My brother had mild OCD, and possibly whatever might be a mild case of bipolar disorder. he was greatly helped by Learned Optimism, Martin Seligman. I have been helped a lot by Playing Ball on Running Water, David K. Reynolds. Both have strategies for changing behavior, and dealing with negative thoughts.
posted by theora55 at 7:17 AM on October 24, 2011


What you are asking is how do you learn to love yourself. Drugs can dull the pain of lacking self-love but I doubt any drug can give you that love. And therapists are rarely very helpful, other than to offer more drugs. So where to find this love of self from which all other love springs? Despite it's poverty, filth and general bad world image, I doubt that there is any other country on earth that has given so much time and effort to understanding the nature of mind as India. And that is what you need to discover - the nature of your mind. If you do that, self-love (not self-ishness) will follow quite naturally.
There are many places you can go that are sheltered, comfortable, secure and offering what you need. If you want to message me I can recommend (I'm not associated with any of them in any way, but I know their work and many who have been to them).
posted by nickji at 4:42 AM on October 25, 2011 [1 favorite]

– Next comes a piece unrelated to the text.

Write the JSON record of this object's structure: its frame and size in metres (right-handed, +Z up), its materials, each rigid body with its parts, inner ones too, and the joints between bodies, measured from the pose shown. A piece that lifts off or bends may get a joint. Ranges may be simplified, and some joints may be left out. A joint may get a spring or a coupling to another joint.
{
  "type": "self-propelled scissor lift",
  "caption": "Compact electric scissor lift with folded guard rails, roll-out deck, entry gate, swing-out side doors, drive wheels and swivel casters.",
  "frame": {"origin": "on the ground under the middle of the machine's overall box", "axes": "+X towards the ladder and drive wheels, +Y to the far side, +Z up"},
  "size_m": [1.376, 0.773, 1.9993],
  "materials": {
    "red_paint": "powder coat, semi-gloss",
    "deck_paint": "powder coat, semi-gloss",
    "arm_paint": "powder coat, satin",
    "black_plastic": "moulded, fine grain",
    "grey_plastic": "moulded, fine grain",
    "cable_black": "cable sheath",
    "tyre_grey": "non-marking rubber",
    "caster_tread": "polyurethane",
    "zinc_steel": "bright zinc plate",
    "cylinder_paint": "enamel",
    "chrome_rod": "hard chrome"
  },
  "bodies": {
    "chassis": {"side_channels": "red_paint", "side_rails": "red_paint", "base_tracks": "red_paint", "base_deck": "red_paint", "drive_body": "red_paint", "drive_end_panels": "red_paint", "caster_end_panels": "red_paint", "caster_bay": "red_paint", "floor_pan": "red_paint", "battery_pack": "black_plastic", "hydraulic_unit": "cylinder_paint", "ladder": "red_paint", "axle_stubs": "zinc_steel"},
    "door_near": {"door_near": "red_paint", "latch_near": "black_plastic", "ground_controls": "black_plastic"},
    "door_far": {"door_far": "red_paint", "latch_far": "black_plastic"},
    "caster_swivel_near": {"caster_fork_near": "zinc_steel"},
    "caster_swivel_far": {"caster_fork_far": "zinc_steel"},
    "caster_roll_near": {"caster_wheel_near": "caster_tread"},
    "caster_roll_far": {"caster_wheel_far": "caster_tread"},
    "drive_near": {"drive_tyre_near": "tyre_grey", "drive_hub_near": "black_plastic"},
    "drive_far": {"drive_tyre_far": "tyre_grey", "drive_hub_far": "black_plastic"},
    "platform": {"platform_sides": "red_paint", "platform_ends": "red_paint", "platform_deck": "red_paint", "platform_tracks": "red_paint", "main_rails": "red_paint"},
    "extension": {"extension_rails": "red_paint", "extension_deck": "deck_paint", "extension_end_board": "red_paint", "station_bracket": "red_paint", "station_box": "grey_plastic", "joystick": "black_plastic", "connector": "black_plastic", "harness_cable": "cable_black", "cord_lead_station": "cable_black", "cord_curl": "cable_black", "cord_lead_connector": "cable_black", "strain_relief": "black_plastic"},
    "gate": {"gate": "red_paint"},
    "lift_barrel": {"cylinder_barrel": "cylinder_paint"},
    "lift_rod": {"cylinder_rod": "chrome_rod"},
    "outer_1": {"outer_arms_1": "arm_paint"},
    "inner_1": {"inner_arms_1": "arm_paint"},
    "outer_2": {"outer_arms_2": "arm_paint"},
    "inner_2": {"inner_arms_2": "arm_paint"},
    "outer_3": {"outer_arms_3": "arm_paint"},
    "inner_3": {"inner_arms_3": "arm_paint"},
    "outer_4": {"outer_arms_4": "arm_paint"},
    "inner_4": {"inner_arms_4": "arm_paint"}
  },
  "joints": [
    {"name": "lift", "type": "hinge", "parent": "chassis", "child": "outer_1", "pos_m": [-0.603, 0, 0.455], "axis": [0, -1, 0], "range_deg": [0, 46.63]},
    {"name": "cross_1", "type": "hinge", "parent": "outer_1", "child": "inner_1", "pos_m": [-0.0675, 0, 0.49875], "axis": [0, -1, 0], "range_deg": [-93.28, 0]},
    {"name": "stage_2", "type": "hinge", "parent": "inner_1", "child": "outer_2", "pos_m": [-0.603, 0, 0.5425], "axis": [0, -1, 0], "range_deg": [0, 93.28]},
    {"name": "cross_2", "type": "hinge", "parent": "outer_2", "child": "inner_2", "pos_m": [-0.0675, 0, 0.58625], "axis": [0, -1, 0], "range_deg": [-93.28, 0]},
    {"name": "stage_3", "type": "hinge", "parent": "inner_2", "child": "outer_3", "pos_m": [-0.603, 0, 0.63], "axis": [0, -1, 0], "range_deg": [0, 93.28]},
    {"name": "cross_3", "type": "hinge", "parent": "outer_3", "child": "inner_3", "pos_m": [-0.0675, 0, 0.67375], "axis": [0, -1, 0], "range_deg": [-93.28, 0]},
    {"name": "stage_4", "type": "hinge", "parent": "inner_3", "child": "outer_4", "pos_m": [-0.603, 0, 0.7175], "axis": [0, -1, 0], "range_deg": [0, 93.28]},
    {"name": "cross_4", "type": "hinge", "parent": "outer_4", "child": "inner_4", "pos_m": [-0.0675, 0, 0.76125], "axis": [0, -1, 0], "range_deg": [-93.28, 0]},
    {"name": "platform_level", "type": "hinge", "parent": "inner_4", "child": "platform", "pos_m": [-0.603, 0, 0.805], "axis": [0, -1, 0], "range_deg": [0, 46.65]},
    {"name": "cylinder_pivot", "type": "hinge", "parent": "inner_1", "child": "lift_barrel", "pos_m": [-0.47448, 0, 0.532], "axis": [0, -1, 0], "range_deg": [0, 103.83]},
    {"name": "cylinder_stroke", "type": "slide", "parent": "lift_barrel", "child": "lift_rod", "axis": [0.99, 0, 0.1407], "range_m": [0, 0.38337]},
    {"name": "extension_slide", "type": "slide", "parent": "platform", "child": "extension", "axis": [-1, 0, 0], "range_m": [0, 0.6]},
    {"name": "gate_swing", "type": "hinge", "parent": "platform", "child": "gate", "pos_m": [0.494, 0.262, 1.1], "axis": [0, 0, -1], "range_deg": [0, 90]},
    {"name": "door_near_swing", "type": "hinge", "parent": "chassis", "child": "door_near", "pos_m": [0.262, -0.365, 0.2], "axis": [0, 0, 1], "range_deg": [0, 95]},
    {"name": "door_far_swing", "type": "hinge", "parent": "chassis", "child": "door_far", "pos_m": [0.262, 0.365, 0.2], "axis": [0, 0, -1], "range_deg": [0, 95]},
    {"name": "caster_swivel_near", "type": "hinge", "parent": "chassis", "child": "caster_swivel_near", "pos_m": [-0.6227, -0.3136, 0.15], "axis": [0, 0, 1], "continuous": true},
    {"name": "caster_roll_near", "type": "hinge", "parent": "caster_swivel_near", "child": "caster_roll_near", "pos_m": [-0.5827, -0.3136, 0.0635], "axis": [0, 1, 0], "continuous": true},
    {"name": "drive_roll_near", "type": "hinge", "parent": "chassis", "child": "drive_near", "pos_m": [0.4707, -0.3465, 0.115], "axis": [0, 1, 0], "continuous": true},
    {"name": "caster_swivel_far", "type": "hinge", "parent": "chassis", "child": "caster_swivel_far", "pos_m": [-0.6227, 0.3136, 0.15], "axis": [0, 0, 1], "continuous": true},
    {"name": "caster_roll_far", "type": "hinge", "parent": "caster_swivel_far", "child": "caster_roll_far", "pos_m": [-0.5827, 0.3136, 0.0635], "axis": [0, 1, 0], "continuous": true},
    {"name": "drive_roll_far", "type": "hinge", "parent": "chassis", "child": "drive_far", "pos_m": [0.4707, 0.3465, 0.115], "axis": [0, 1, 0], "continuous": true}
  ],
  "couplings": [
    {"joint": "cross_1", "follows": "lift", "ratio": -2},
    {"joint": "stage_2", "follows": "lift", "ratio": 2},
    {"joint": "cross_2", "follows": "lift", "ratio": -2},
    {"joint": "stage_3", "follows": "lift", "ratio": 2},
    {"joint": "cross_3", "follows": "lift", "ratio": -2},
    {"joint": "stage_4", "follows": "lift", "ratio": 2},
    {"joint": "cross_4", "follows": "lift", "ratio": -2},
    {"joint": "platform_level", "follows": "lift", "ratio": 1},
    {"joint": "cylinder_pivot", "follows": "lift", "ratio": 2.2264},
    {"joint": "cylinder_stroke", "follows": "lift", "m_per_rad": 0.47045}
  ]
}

Caution: stay away from the pot. It plus the Effexor will not be kind to you.

I have something similar, and my psych suspected I may have bipolar disorder, so besides the Effexor I also am on sodium valproate. I do feel that I can focus more, but the blooper reel thing hasn't always gone away (it comes and goes).

What helps for me is external validation - just hearing someone say something nice about me helps me get out of my head a bit. Sometimes it can be hard to believe, buta different perspective is useful.